§ The request:
Quote, without change, all of the lines that follow.

____

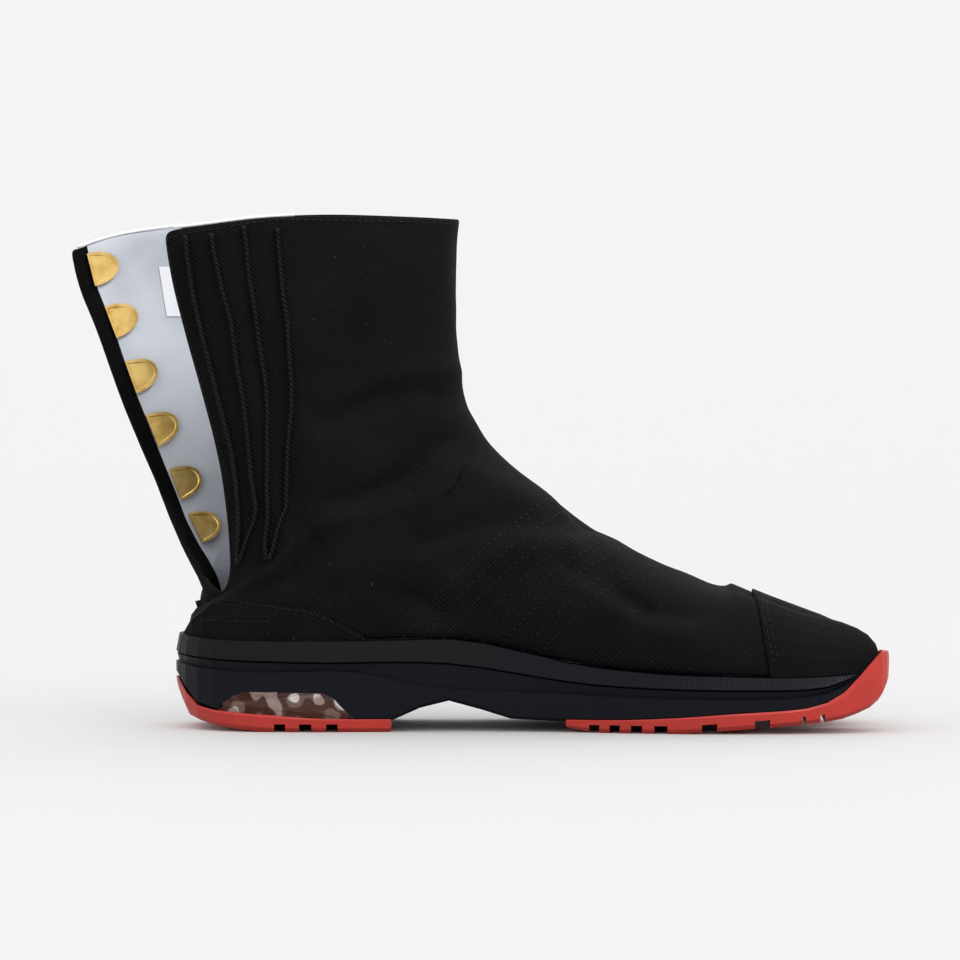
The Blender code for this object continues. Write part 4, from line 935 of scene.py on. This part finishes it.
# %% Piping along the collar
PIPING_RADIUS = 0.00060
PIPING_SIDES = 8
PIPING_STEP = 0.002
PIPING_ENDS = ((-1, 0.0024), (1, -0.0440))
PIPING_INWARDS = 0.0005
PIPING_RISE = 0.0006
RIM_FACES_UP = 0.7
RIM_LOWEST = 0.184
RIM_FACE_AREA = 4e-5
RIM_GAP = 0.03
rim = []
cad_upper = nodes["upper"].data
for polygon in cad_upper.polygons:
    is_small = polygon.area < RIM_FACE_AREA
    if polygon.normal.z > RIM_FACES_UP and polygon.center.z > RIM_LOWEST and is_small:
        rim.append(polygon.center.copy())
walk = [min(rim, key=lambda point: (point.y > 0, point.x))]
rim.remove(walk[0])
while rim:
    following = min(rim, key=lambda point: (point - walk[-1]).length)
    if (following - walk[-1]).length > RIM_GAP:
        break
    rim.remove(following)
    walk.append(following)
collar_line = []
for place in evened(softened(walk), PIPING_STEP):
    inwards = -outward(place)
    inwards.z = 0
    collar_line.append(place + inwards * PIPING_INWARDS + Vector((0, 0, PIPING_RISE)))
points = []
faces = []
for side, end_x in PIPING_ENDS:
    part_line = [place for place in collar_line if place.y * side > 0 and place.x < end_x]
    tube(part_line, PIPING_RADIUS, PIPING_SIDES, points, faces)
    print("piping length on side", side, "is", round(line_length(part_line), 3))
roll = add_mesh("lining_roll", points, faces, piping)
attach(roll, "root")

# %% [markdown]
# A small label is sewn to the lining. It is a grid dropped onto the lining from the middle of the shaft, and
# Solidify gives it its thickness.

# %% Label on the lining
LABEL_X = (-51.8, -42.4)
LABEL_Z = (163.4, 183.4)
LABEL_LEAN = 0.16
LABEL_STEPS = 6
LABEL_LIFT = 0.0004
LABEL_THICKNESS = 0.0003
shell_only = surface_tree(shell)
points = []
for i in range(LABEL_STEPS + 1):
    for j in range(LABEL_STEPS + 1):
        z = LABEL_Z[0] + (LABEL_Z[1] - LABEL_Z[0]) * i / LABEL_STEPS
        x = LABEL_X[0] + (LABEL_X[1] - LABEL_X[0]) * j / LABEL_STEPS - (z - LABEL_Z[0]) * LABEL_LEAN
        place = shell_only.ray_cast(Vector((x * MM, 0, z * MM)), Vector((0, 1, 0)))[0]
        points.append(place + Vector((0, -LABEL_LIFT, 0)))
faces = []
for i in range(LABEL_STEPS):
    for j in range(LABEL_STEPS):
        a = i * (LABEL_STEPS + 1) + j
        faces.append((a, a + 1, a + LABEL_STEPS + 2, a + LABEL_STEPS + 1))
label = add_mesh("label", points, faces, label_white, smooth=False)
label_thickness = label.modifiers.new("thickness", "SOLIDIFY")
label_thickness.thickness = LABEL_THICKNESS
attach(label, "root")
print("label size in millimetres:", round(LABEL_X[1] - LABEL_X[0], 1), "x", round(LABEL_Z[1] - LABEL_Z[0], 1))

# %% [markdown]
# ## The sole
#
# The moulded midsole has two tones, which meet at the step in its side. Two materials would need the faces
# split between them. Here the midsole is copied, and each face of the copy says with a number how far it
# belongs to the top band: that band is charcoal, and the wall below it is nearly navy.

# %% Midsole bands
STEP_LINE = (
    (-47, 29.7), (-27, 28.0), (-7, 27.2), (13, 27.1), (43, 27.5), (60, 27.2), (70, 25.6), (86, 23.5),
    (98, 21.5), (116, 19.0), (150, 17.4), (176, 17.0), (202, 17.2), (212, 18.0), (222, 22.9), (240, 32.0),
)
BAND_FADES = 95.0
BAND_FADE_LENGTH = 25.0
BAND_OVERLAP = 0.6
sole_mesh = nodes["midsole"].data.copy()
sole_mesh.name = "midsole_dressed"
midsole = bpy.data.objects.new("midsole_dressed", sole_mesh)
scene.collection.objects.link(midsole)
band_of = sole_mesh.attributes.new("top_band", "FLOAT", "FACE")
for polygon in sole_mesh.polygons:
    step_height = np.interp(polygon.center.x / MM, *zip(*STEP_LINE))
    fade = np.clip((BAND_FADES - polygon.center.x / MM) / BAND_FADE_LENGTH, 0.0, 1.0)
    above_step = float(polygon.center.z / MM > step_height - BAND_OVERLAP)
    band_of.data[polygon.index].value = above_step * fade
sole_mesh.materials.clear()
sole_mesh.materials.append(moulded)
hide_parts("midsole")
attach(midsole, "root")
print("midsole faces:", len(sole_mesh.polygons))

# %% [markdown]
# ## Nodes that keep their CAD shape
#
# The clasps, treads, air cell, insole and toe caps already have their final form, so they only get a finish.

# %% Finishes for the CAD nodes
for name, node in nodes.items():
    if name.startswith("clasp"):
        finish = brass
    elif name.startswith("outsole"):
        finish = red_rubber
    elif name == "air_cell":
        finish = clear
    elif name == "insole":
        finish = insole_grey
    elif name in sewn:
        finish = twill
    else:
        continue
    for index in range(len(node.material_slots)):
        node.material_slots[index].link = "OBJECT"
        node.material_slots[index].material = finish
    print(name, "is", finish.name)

____

§ Task response:
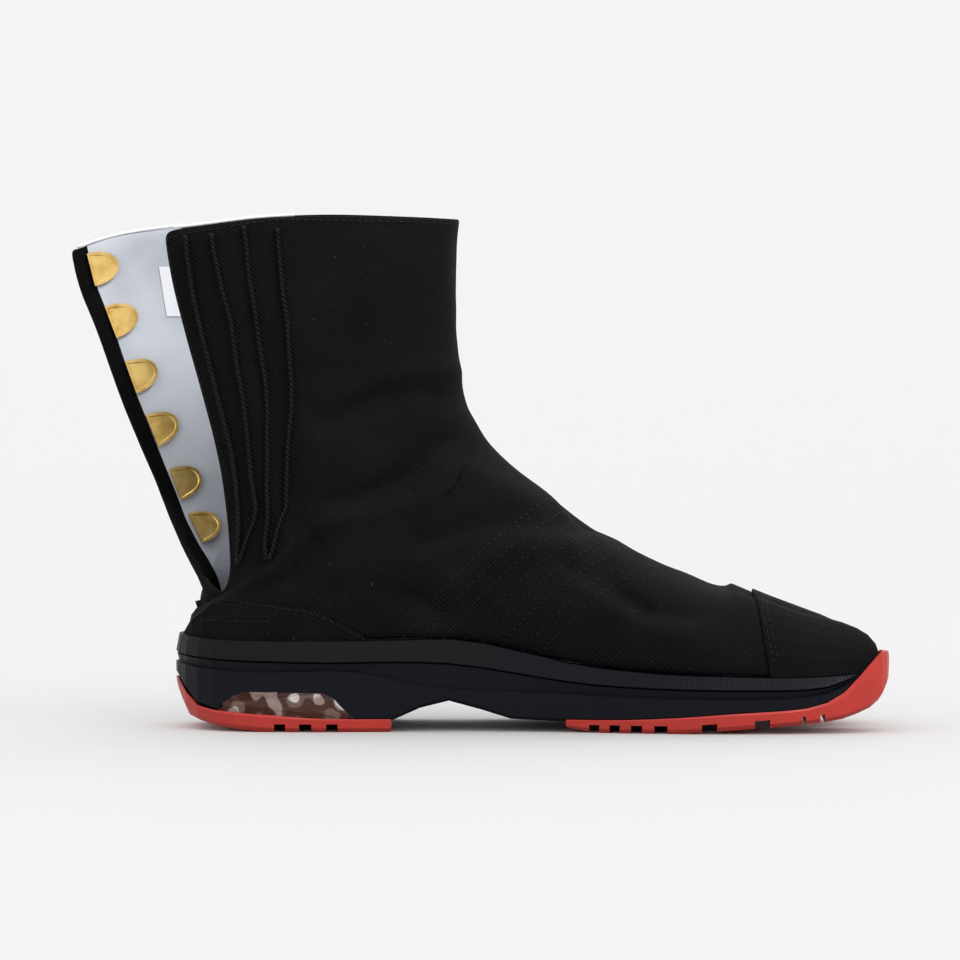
The Blender code for this object continues. Write part 4, from line 935 of scene.py on. This part finishes it.
# %% Piping along the collar
PIPING_RADIUS = 0.00060
PIPING_SIDES = 8
PIPING_STEP = 0.002
PIPING_ENDS = ((-1, 0.0024), (1, -0.0440))
PIPING_INWARDS = 0.0005
PIPING_RISE = 0.0006
RIM_FACES_UP = 0.7
RIM_LOWEST = 0.184
RIM_FACE_AREA = 4e-5
RIM_GAP = 0.03
rim = []
cad_upper = nodes["upper"].data
for polygon in cad_upper.polygons:
    is_small = polygon.area < RIM_FACE_AREA
    if polygon.normal.z > RIM_FACES_UP and polygon.center.z > RIM_LOWEST and is_small:
        rim.append(polygon.center.copy())
walk = [min(rim, key=lambda point: (point.y > 0, point.x))]
rim.remove(walk[0])
while rim:
    following = min(rim, key=lambda point: (point - walk[-1]).length)
    if (following - walk[-1]).length > RIM_GAP:
        break
    rim.remove(following)
    walk.append(following)
collar_line = []
for place in evened(softened(walk), PIPING_STEP):
    inwards = -outward(place)
    inwards.z = 0
    collar_line.append(place + inwards * PIPING_INWARDS + Vector((0, 0, PIPING_RISE)))
points = []
faces = []
for side, end_x in PIPING_ENDS:
    part_line = [place for place in collar_line if place.y * side > 0 and place.x < end_x]
    tube(part_line, PIPING_RADIUS, PIPING_SIDES, points, faces)
    print("piping length on side", side, "is", round(line_length(part_line), 3))
roll = add_mesh("lining_roll", points, faces, piping)
attach(roll, "root")

# %% [markdown]
# A small label is sewn to the lining. It is a grid dropped onto the lining from the middle of the shaft, and
# Solidify gives it its thickness.

# %% Label on the lining
LABEL_X = (-51.8, -42.4)
LABEL_Z = (163.4, 183.4)
LABEL_LEAN = 0.16
LABEL_STEPS = 6
LABEL_LIFT = 0.0004
LABEL_THICKNESS = 0.0003
shell_only = surface_tree(shell)
points = []
for i in range(LABEL_STEPS + 1):
    for j in range(LABEL_STEPS + 1):
        z = LABEL_Z[0] + (LABEL_Z[1] - LABEL_Z[0]) * i / LABEL_STEPS
        x = LABEL_X[0] + (LABEL_X[1] - LABEL_X[0]) * j / LABEL_STEPS - (z - LABEL_Z[0]) * LABEL_LEAN
        place = shell_only.ray_cast(Vector((x * MM, 0, z * MM)), Vector((0, 1, 0)))[0]
        points.append(place + Vector((0, -LABEL_LIFT, 0)))
faces = []
for i in range(LABEL_STEPS):
    for j in range(LABEL_STEPS):
        a = i * (LABEL_STEPS + 1) + j
        faces.append((a, a + 1, a + LABEL_STEPS + 2, a + LABEL_STEPS + 1))
label = add_mesh("label", points, faces, label_white, smooth=False)
label_thickness = label.modifiers.new("thickness", "SOLIDIFY")
label_thickness.thickness = LABEL_THICKNESS
attach(label, "root")
print("label size in millimetres:", round(LABEL_X[1] - LABEL_X[0], 1), "x", round(LABEL_Z[1] - LABEL_Z[0], 1))

# %% [markdown]
# ## The sole
#
# The moulded midsole has two tones, which meet at the step in its side. Two materials would need the faces
# split between them. Here the midsole is copied, and each face of the copy says with a number how far it
# belongs to the top band: that band is charcoal, and the wall below it is nearly navy.

# %% Midsole bands
STEP_LINE = (
    (-47, 29.7), (-27, 28.0), (-7, 27.2), (13, 27.1), (43, 27.5), (60, 27.2), (70, 25.6), (86, 23.5),
    (98, 21.5), (116, 19.0), (150, 17.4), (176, 17.0), (202, 17.2), (212, 18.0), (222, 22.9), (240, 32.0),
)
BAND_FADES = 95.0
BAND_FADE_LENGTH = 25.0
BAND_OVERLAP = 0.6
sole_mesh = nodes["midsole"].data.copy()
sole_mesh.name = "midsole_dressed"
midsole = bpy.data.objects.new("midsole_dressed", sole_mesh)
scene.collection.objects.link(midsole)
band_of = sole_mesh.attributes.new("top_band", "FLOAT", "FACE")
for polygon in sole_mesh.polygons:
    step_height = np.interp(polygon.center.x / MM, *zip(*STEP_LINE))
    fade = np.clip((BAND_FADES - polygon.center.x / MM) / BAND_FADE_LENGTH, 0.0, 1.0)
    above_step = float(polygon.center.z / MM > step_height - BAND_OVERLAP)
    band_of.data[polygon.index].value = above_step * fade
sole_mesh.materials.clear()
sole_mesh.materials.append(moulded)
hide_parts("midsole")
attach(midsole, "root")
print("midsole faces:", len(sole_mesh.polygons))

# %% [markdown]
# ## Nodes that keep their CAD shape
#
# The clasps, treads, air cell, insole and toe caps already have their final form, so they only get a finish.

# %% Finishes for the CAD nodes
for name, node in nodes.items():
    if name.startswith("clasp"):
        finish = brass
    elif name.startswith("outsole"):
        finish = red_rubber
    elif name == "air_cell":
        finish = clear
    elif name == "insole":
        finish = insole_grey
    elif name in sewn:
        finish = twill
    else:
        continue
    for index in range(len(node.material_slots)):
        node.material_slots[index].link = "OBJECT"
        node.material_slots[index].material = finish
    print(name, "is", finish.name)